Exercise requirements
Every line of the data that contains the string "pose" must be copied.

+ + + +

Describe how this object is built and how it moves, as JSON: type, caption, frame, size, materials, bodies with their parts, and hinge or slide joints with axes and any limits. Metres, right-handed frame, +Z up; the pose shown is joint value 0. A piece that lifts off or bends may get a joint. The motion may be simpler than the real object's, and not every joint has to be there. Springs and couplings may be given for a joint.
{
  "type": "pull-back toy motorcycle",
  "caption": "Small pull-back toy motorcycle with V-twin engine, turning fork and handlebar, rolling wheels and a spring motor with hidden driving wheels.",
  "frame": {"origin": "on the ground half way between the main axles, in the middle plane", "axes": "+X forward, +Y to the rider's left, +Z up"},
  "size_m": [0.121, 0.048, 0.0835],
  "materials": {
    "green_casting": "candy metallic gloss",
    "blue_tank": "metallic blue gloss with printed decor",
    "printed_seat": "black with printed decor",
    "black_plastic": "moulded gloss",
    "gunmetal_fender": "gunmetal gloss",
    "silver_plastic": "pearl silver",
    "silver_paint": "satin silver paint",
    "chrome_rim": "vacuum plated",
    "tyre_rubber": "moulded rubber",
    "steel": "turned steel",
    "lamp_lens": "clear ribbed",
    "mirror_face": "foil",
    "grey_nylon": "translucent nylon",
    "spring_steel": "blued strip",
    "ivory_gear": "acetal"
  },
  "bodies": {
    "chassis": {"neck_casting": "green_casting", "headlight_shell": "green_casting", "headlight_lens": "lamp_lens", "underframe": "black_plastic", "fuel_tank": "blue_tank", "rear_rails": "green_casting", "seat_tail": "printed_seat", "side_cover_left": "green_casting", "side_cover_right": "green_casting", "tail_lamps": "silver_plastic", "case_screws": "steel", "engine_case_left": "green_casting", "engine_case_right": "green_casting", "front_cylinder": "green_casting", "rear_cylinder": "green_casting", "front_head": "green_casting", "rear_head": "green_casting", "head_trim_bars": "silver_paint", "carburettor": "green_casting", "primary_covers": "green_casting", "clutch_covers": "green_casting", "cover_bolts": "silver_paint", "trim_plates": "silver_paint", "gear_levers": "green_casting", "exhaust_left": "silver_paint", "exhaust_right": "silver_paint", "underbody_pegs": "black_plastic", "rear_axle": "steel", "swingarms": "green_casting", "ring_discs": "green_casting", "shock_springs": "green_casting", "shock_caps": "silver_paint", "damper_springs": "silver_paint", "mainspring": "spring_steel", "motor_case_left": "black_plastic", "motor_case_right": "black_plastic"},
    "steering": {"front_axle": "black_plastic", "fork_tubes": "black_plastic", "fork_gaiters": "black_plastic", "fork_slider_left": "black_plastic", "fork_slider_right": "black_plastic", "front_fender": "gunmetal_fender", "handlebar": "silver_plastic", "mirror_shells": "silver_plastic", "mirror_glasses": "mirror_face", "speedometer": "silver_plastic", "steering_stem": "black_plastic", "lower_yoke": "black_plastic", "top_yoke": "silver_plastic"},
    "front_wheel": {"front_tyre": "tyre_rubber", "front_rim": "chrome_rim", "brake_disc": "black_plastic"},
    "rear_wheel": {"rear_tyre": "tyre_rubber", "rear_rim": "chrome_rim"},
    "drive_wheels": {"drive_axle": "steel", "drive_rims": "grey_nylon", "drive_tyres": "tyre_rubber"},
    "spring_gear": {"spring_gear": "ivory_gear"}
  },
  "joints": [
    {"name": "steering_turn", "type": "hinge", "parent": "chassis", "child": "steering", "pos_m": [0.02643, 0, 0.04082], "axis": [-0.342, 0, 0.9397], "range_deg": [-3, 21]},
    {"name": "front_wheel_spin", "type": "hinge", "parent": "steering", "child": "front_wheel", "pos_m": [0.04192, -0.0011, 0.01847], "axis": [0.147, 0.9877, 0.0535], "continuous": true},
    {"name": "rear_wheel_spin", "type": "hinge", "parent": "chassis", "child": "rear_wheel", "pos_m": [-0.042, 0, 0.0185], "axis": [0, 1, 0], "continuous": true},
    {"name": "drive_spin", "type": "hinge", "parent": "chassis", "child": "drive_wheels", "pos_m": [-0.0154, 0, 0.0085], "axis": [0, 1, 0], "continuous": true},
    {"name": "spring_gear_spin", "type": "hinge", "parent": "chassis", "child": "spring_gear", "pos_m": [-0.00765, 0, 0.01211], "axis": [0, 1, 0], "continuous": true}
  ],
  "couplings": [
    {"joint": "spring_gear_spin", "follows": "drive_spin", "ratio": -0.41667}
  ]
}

+ + + +

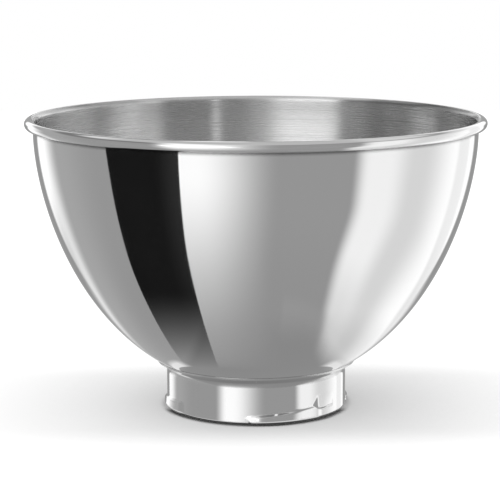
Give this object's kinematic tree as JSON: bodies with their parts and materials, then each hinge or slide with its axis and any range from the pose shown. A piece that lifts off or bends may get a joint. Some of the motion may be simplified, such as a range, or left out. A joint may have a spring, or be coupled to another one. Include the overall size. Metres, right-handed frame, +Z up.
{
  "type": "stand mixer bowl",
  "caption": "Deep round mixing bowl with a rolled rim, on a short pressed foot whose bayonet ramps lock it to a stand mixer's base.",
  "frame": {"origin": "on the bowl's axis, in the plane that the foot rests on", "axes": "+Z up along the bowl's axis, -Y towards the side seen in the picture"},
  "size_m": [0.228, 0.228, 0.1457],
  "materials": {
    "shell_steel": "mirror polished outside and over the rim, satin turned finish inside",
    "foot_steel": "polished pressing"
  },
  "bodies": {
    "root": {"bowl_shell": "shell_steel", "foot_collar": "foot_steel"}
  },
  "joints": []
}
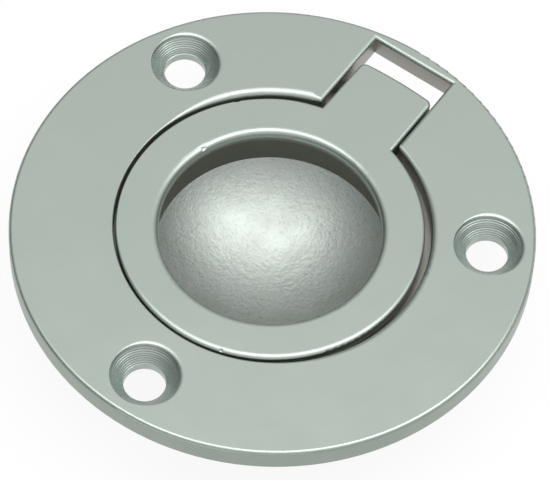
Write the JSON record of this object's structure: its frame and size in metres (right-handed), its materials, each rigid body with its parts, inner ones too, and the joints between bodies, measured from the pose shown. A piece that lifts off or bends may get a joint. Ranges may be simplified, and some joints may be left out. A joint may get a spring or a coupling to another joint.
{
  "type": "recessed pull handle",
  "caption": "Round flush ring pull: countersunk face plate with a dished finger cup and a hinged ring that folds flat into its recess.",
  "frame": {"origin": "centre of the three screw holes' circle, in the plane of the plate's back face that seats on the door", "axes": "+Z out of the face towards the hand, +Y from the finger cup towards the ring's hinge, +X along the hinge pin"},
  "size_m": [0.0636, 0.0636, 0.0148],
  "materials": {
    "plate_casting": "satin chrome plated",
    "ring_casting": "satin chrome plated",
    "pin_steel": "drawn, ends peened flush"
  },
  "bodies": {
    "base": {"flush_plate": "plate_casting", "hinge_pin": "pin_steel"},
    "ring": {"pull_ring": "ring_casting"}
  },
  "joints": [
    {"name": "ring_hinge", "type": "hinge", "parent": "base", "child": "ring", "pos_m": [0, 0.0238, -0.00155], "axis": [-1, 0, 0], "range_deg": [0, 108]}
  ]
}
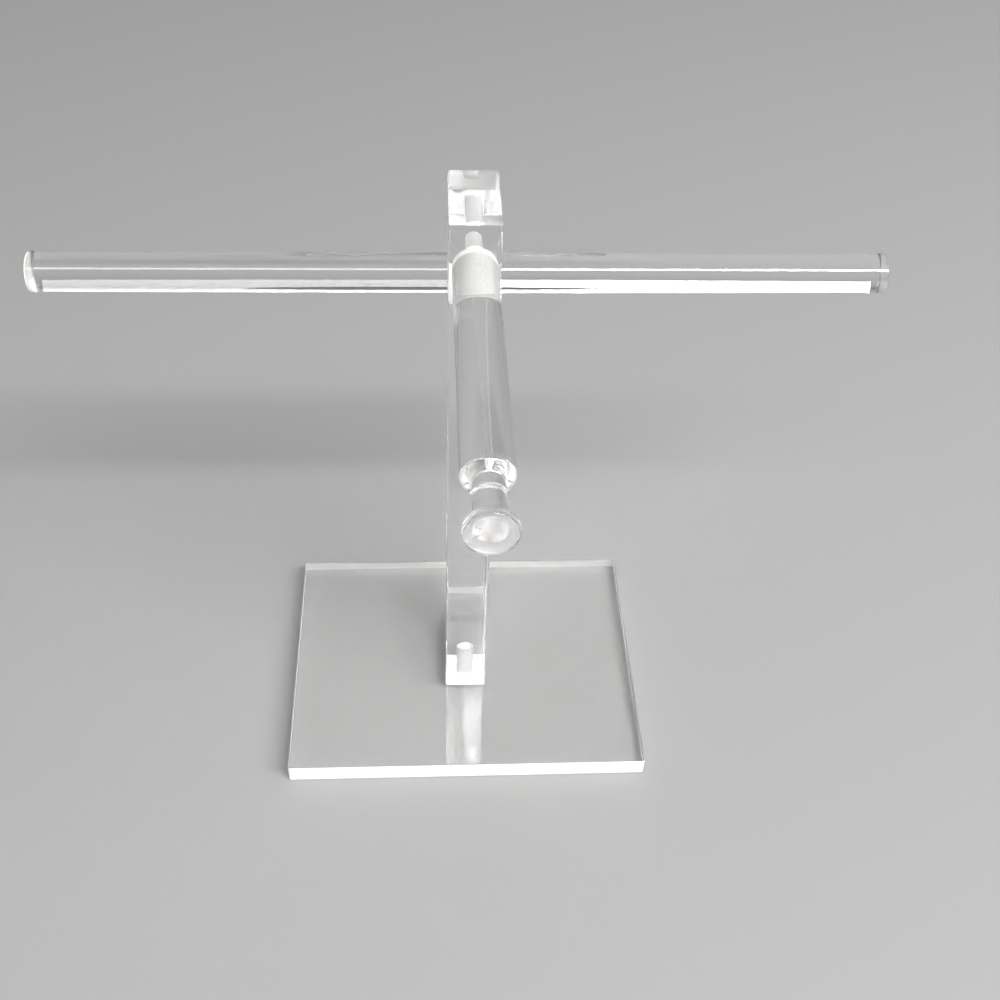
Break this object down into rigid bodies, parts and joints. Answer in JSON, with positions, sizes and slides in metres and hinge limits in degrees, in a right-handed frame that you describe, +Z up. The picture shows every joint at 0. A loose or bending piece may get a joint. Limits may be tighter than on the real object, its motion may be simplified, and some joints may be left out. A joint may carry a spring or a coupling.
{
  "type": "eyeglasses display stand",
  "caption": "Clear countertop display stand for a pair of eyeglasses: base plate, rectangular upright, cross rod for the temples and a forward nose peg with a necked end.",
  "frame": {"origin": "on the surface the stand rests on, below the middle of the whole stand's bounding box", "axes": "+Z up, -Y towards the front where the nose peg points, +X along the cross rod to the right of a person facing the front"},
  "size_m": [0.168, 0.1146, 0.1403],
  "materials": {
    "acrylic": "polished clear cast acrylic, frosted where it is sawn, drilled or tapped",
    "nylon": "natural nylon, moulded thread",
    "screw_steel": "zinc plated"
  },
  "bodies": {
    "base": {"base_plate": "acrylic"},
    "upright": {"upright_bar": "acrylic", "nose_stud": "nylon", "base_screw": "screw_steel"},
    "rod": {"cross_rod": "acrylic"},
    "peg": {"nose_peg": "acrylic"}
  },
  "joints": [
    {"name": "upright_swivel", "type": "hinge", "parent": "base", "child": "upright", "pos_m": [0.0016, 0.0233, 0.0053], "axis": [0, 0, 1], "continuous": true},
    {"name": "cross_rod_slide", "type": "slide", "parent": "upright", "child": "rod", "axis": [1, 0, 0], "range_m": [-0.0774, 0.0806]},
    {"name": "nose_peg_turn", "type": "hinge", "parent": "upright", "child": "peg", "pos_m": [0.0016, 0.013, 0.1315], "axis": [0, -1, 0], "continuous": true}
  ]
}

+ + + +

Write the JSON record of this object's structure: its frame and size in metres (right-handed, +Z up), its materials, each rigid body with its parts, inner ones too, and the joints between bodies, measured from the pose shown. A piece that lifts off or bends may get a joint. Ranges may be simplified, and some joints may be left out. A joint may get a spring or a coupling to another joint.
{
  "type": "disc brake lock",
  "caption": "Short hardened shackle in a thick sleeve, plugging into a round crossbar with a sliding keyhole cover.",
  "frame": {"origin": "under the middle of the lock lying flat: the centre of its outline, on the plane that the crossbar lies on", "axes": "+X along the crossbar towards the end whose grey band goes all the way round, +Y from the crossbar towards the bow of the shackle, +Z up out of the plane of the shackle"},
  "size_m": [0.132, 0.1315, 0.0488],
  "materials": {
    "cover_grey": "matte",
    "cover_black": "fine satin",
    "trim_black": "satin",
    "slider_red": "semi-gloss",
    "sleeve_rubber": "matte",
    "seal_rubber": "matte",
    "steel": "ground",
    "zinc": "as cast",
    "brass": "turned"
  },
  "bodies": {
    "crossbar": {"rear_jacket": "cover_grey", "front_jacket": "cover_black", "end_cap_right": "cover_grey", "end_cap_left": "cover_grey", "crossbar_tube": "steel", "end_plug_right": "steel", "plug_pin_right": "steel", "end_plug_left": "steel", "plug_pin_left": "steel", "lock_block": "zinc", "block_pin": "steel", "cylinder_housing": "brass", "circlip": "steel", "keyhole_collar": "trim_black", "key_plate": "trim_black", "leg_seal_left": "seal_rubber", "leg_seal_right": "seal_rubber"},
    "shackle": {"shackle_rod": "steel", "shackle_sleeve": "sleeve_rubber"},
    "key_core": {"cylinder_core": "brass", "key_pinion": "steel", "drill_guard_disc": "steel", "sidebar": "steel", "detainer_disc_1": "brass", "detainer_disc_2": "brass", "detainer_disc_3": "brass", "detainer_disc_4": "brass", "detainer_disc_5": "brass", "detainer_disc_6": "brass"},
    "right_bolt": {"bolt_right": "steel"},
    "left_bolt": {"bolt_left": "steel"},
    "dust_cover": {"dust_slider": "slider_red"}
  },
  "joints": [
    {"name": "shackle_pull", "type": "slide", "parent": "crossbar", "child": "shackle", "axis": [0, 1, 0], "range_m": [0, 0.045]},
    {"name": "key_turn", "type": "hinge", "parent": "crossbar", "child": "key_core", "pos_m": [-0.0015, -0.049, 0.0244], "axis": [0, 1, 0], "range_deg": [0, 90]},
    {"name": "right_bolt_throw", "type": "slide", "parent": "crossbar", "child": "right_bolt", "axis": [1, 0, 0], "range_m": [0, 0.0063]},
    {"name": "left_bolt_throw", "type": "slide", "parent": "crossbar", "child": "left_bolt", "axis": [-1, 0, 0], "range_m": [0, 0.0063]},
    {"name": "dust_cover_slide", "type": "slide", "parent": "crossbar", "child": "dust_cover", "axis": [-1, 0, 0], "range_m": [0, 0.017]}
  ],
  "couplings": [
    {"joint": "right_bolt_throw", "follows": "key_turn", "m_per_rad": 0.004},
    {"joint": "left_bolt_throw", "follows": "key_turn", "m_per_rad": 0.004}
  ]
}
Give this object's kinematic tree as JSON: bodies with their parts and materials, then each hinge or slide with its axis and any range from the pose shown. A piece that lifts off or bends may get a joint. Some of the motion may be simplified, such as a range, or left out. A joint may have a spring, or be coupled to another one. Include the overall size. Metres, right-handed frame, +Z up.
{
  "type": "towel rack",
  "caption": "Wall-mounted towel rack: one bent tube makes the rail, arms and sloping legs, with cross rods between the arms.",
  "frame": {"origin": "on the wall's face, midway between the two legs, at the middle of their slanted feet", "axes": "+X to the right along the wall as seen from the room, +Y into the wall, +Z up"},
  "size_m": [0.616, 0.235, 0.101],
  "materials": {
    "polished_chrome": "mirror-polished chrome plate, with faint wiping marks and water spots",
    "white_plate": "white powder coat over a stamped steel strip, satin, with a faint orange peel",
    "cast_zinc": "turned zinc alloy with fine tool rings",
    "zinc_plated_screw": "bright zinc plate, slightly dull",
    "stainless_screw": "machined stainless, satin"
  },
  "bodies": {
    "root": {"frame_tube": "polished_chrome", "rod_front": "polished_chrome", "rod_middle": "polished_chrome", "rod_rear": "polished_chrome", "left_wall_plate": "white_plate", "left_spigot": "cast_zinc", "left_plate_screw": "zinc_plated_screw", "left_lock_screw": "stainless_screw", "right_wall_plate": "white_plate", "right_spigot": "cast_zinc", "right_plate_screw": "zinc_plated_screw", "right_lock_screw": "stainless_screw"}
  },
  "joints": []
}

+ + + +

Reply to the task
Describe how this object is built and how it moves, as JSON: type, caption, frame, size, materials, bodies with their parts, and hinge or slide joints with axes and any limits. Metres, right-handed frame, +Z up; the pose shown is joint value 0. A piece that lifts off or bends may get a joint. The motion may be simpler than the real object's, and not every joint has to be there. Springs and couplings may be given for a joint.
Give this object's kinematic tree as JSON: bodies with their parts and materials, then each hinge or slide with its axis and any range from the pose shown. A piece that lifts off or bends may get a joint. Some of the motion may be simplified, such as a range, or left out. A joint may have a spring, or be coupled to another one. Include the overall size. Metres, right-handed frame, +Z up.
Write the JSON record of this object's structure: its frame and size in metres (right-handed), its materials, each rigid body with its parts, inner ones too, and the joints between bodies, measured from the pose shown. A piece that lifts off or bends may get a joint. Ranges may be simplified, and some joints may be left out. A joint may get a spring or a coupling to another joint.
Write the JSON record of this object's structure: its frame and size in metres (right-handed, +Z up), its materials, each rigid body with its parts, inner ones too, and the joints between bodies, measured from the pose shown. A piece that lifts off or bends may get a joint. Ranges may be simplified, and some joints may be left out. A joint may get a spring or a coupling to another joint.
Give this object's kinematic tree as JSON: bodies with their parts and materials, then each hinge or slide with its axis and any range from the pose shown. A piece that lifts off or bends may get a joint. Some of the motion may be simplified, such as a range, or left out. A joint may have a spring, or be coupled to another one. Include the overall size. Metres, right-handed frame, +Z up.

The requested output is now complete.